* YOUR GOAL: Repeat every line, exactly, from the very first through the one where "plate and lock" appears. Add nothing else.

* RECORDED DATA:
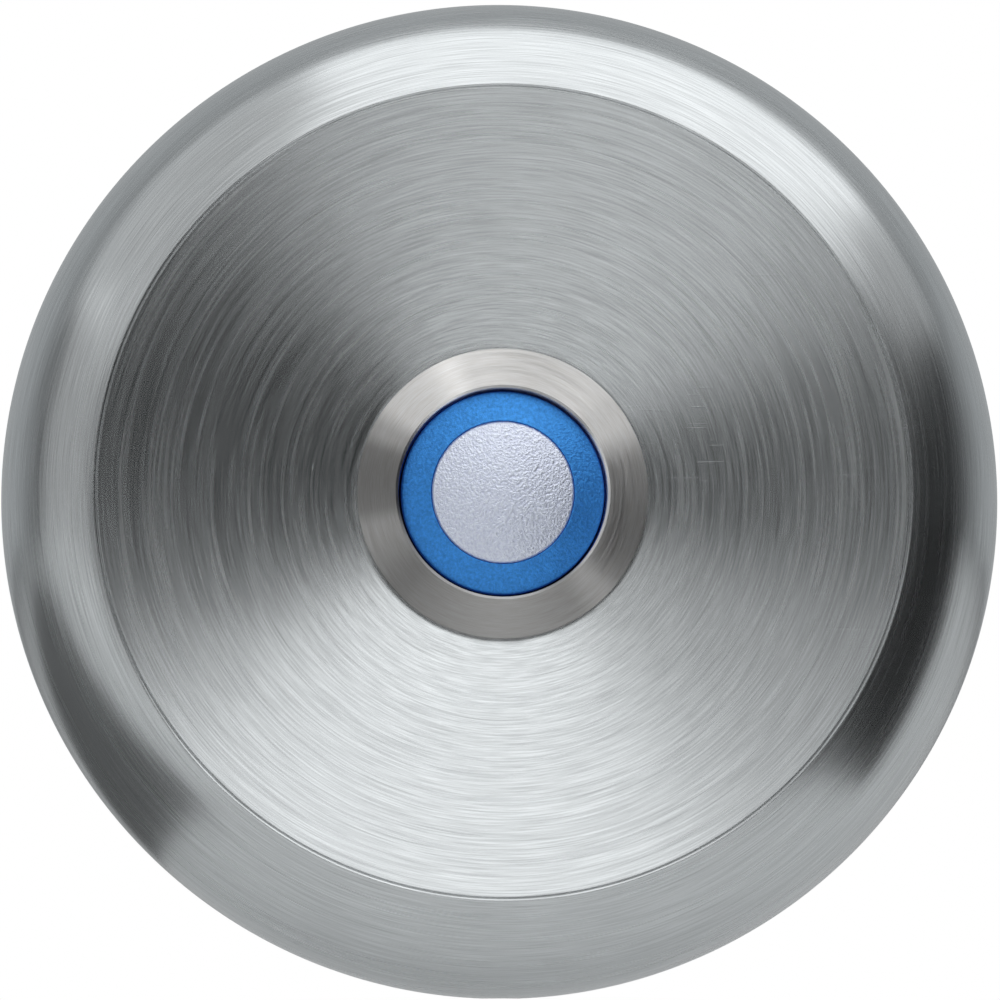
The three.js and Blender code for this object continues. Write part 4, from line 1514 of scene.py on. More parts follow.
@dataclass
class WallFixings:
    """Gasket, wall plate and lock screw."""

    plate_bore: float = 17.5
    screw_height: float = 3.3
    groove_depth: float = 1.5
    slot_spacing: float = 50.0
    slot_width: float = 4.6
    slot_length: float = 9.0
    head_width: float = 8.4
    head_length: float = 12.8
    ledge: float = 2.5
    thread_crest: float = 1.5
    thread_root: float = 1.2
    thread_pitch: float = 0.5
    screw_head: float = 36.9
    screw_tip: float = 31.8
    socket_radius: float = 0.87

    def gasket(self) -> None:
        """Turns the gasket, with two lips that meet the wall."""
        top = front("wall_gasket")
        wide = outer("wall_gasket")
        narrow = wide - 2.8
        valley = 0.3
        line = Outline()
        line.to(narrow, 0, 0.15).to(narrow + 0.8, 0, 0.2).to(narrow + 1.1, valley, 0.15)
        line.to(wide - 1.1, valley, 0.15).to(wide - 0.8, 0, 0.2).to(wide, 0, 0.15)
        line.to(wide, top, 0.2).to(narrow, top, 0.2)
        make_piece(turned(line, 240), "gasket_ring", [GASKET_RUBBER.material()], Body.FIXED,
                   ["wall_gasket"])

    def wall_plate(self) -> None:
        """Turns the wall plate and mills its two counterbored slots."""
        wide = outer("mounting_plate")
        top = front("mounting_plate")
        line = Outline()
        line.to(self.plate_bore, 0, 0.3).to(wide, 0, 0.3)
        line.to(wide, self.screw_height - self.groove_depth, 0.1)
        line.to(wide - self.groove_depth, self.screw_height, 0.2)
        line.to(wide, self.screw_height + self.groove_depth - 0.01, 0.05)
        line.to(wide, top, 0.06).to(self.plate_bore, top, 0.3)
        cutters = []
        for side in (-1, 1):
            x = side * self.slot_spacing / 2
            cutters.append(long_hole(self.slot_width, self.slot_length, -1, top + 1, x))
            cutters.append(long_hole(self.head_width, self.head_length, self.ledge, top + 1, x))
            cutters.append(long_hole(self.head_width - 0.2, self.head_length - 0.2, top - 0.3,
                                     top + 0.5, x, 0.8))
            cutters.append(long_hole(self.slot_width - 0.2, self.slot_length - 0.2, 0.3, -0.5, x, 0.8))
        form = carve(turned(line, 300), *cutters)
        make_piece(form, "wall_plate", [WALL_ALUMINIUM.material()], Body.FIXED,
                   ["mounting_plate"])

    def lock_screw(self) -> None:
        """Makes the cone-point screw with its hexagon socket."""
        low, high = self.screw_tip + 1.3, self.screw_head - 0.3
        core = self.thread_root - 0.03
        line = Outline(closed=False)
        line.to(core, high).to(core, self.screw_head, 0.12).to(0, self.screw_head)
        point = Outline(closed=False)
        point.to(core, low).to(0.25, self.screw_tip + 0.1, 0.1).to(0, self.screw_tip + 0.1)
        form = turned(line, 48)
        join(form, turned(point, 48))
        add_thread(form, self.thread_crest, self.thread_root, self.thread_pitch, low, high, 36)
        key = Outline(closed=False)
        key.to(0, self.screw_head + 1).to(self.socket_radius, self.screw_head + 1)
        key.to(self.socket_radius, self.screw_head - 1.5).to(0, self.screw_head - 2.0)
        form = carve(form, turned(key, 6))
        make_piece(upright(form, self.screw_height), "grub_screw", [BLACK_OXIDE.material()],
                   Body.FIXED, ["lock_screw"])

    def build(self) -> None:
        """Builds the fixings."""
        self.gasket()
        self.wall_plate()
        self.lock_screw()


# ---------------------------------------------------------------------------------------------
# Switch form
# ---------------------------------------------------------------------------------------------


@dataclass
class SwitchBody:
    """The threaded steel body of the switch, and what clamps it in the cover."""

    head_radius: float = 11.0
    thread_crest: float = 9.45
    thread_root: float = 8.9
    thread_pitch: float = 1.0
    bore_radius: float = 7.9
    rear_bore_radius: float = 8.35
    head_height: float = 1.78
    land: float = 0.48
    lip: float = 0.2
    lip_fall: float = 0.13
    stop_below_lip: float = 4.6
    seal_inner: float = 9.85
    seal_outer: float = 10.6
    seal_depth: float = 0.43
    nut_flats: float = 22.0
    steps: int = 256

    def housing(self) -> None:
        """Turns the head and the bore, and cuts the thread."""
        lip, end = front("switch_housing"), rear("switch_housing")
        flange = lip - self.head_height
        stop = lip - self.stop_below_lip
        low, high = end + 0.7, flange - 0.8
        core = self.thread_root - 0.05
        line = Outline(closed=False)
        line.to(core, high).to(core, flange, 0.1)
        line.to(self.seal_inner, flange, 0.05)
        line.to(self.seal_inner, flange + self.seal_depth, 0.1)
        line.to(self.seal_outer, flange + self.seal_depth, 0.1)
        line.to(self.seal_outer, flange, 0.05)
        line.to(self.head_radius, flange, 0.08)
        line.to(self.head_radius, flange + self.land, 0.14)
        line.to(self.bore_radius + self.lip, lip, 0.03)
        line.to(self.bore_radius, lip - self.lip_fall, 0.04)
        line.to(self.bore_radius, stop, 0.05)
        line.to(self.rear_bore_radius, stop, 0.05)
        line.to(self.rear_bore_radius, end, 0.05)
        line.to(core, end, 0.15).to(core, low)
        form = turned(line, self.steps)
        add_thread(form, self.thread_crest, self.thread_root, self.thread_pitch, low, high, 96)
        make_piece(form, "threaded_body", [HEAD_STEEL.material()], Body.FIXED,
                   ["switch_housing"])

    def seal(self) -> None:
        """Turns the seal under the head."""
        low, high = rear("bezel_seal"), front("bezel_seal")
        line = Outline()
        line.to(self.seal_inner + 0.05, low, 0.2).to(self.seal_outer - 0.05, low, 0.2)
        line.to(self.seal_outer - 0.05, high, 0.2).to(self.seal_inner + 0.05, high, 0.2)
        make_piece(turned(line, 192), "head_seal", [SEAL_RUBBER.material()], Body.FIXED,
                   ["bezel_seal"])

    def tooth_washer(self) -> None:
        """Stamps the washer, whose bore is cut into teeth."""
        low, high = rear("lock_washer"), front("lock_washer")
        teeth, per_tooth = 14, 16
        line = Outline(hold=9)
        line.to(9.7, low, 0.08).to(outer("lock_washer"), low, 0.08)
        line.to(outer("lock_washer"), high, 0.12).to(9.7, high, 0.12)
        form = turned(line, teeth * per_tooth)
        for vert in form.verts:
            radius = math.hypot(vert.co.x, vert.co.z)
            share = (math.atan2(vert.co.z, vert.co.x) / TURN * teeth) % 1
            if radius < 10.2 * MM:
                gap_share = min(1.0, max(0.0, 2.6 - 8 * abs(share - 0.35)))
                stretch = 1 + 0.9 * MM * gap_share / radius
                vert.co.x *= stretch
                vert.co.z *= stretch
        make_piece(form, "tooth_washer", [ZINC.material()], Body.FIXED, ["lock_washer"])

    def nut(self) -> None:
        """Makes the thin nut: turned, then its outside brought in to a hexagon."""
        low, high = rear("panel_nut"), front("panel_nut")
        across = self.nut_flats / 2
        circle = across - 0.3
        bore = self.thread_crest + 0.1
        line = Outline(hold=9)
        line.to(bore + 0.35, low).to(circle, low).to(across + 1, low + 0.6)
        line.to(across + 1, high - 0.6).to(circle, high).to(bore + 0.35, high)
        line.to(bore, high - 0.4)
        for k in range(3):
            line.to(bore, high - 0.5 - 0.5 * k).to(bore + 0.25, high - 0.75 - 0.5 * k)
        line.to(bore, low + 0.4)
        form = turned(line, 192)
        middle = (low + high) / 2
        for vert in form.verts:
            radius = math.hypot(vert.co.x, vert.co.z) / MM
            if radius > across:
                turn = math.atan2(vert.co.z, vert.co.x)
                reach = across / math.cos((turn + TURN / 12) % (TURN / 6) - TURN / 12)
                edge = (high - low) / 2 - (reach - circle) * math.tan(math.radians(20))
                vert.co.x *= reach / radius
                vert.co.z *= reach / radius
                vert.co.y = -(middle + math.copysign(edge, -vert.co.y / MM - middle)) * MM
        make_piece(form, "thin_nut", [NICKEL.material()], Body.FIXED, ["panel_nut"])

    def build(self) -> None:
        """Builds the body of the switch."""
        self.housing()
        self.seal()
        self.tooth_washer()
        self.nut()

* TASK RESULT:
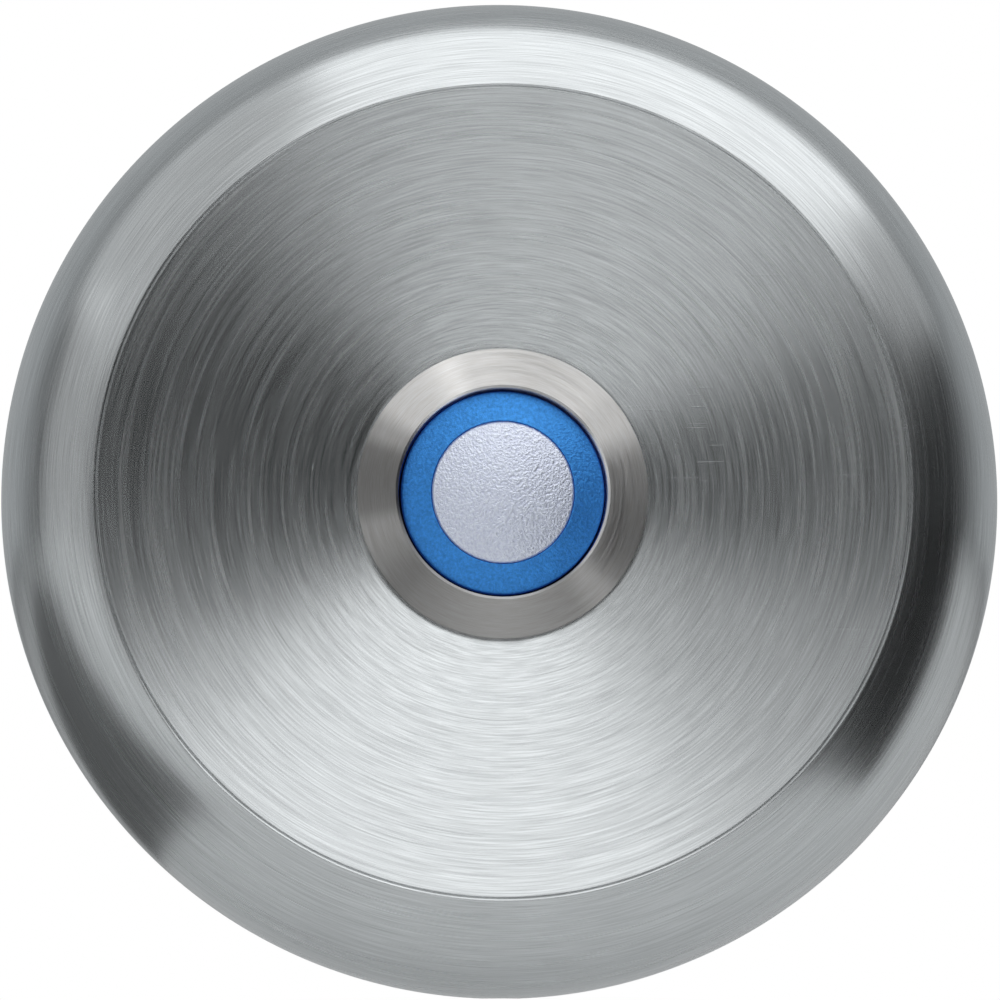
The three.js and Blender code for this object continues. Write part 4, from line 1514 of scene.py on. More parts follow.
@dataclass
class WallFixings:
    """Gasket, wall plate and lock screw."""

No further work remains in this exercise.